Cost-aware prediction (CAP): an LLM-supported machine learning pipeline for interpreting heart failure mortality predictions

European Heart Journal - Digital Health

12 January 2026

Organised by:

Abstract

AbstractBackground

Machine learning (ML) models for clinical prediction are often developed independently of downstream value, interpretability, and decision-making needs. As a result, model outputs may be difficult to act upon in practice, especially when trade-offs between various clinical aspects are not explicitly addressed.

Purpose

This paper presents a cost-aware prediction (CAP) framework designed to support 1-year mortality prediction for heart failure (HF) patients to identify those eligible for home care based on high predicted mortality risk.

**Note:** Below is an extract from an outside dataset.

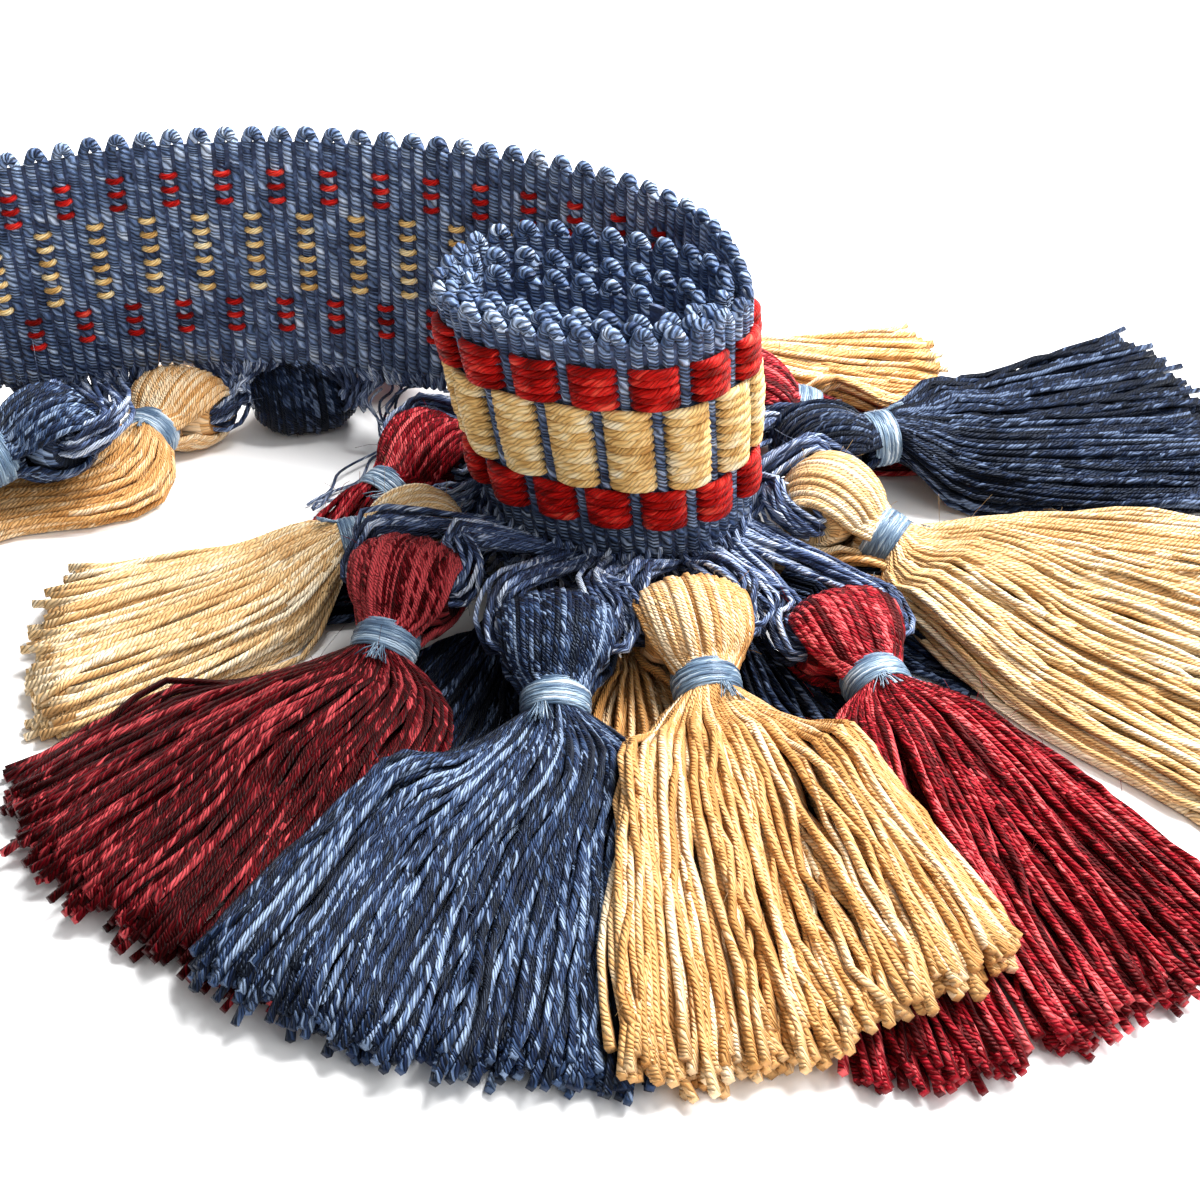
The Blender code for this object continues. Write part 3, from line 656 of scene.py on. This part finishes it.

By leveraging cost-benefit analysis and large language model (LLM) agents, the framework facilitates clinical interpretability and helps stakeholders navigate real-world trade-offs in ML-based decision support.

Methods

First, we developed an ML model predicting 1-year mortality using electronic health records including all patients with a first in-hospital HF diagnosis between 2017-2023 (N=30,021, 22% mortality) from Region Västra Götaland, Sweden (total population 1.8 million people). Second, we introduced clinical impact projection (CIP) curves to visualise important cost dimensions – quality of life and healthcare provider expenses. These costs were further divided into treatment and error costs, to assess the consequences of both correct and incorrect predictions. Finally, we developed four LLM agents to generate individual patient-specific descriptions explaining the certainty of the prediction, cost-benefit considerations, and risk reduction strategies. The system was evaluated by clinicians for decision support value.

Results

For the ML predictive modelling, the eXtreme gradient boosting model achieved the best performance, with an area under the receiver operating characteristic curve (AUROC) of 0.804 (95%; confidence interval (CI) 0.792-0.816), area under the precision-recall curve (AUPRC) of 0.529 (95% CI 0.502-0.558) and a Brier score of 0.135 (95% CI 0.130-0.140) shown in Figure 1. The CIP cost curves provided a population-level overview of cost composition across decision thresholds. LLM-generated cost-benefit descriptions enabled prediction analysis at individual patient-levels. An illustrative example can be found in Figure 2. The system was generally well received according to the evaluation with clinicians. However, clinical feedback emphasised the need to strengthen the technical accuracy for speculative tasks.

Conclusions

An ML algorithm was developed to predict 1-year mortality risks. Further, the CAP framework utilises LLM agents to integrate this ML classifier outcomes and cost-benefit analysis, to support clinical decision-making by more transparent and interpretable communication. While receiving positive clinical feedback, future work is needed for fine-tuning of LLM narratives for optimal accuracy and usefulness.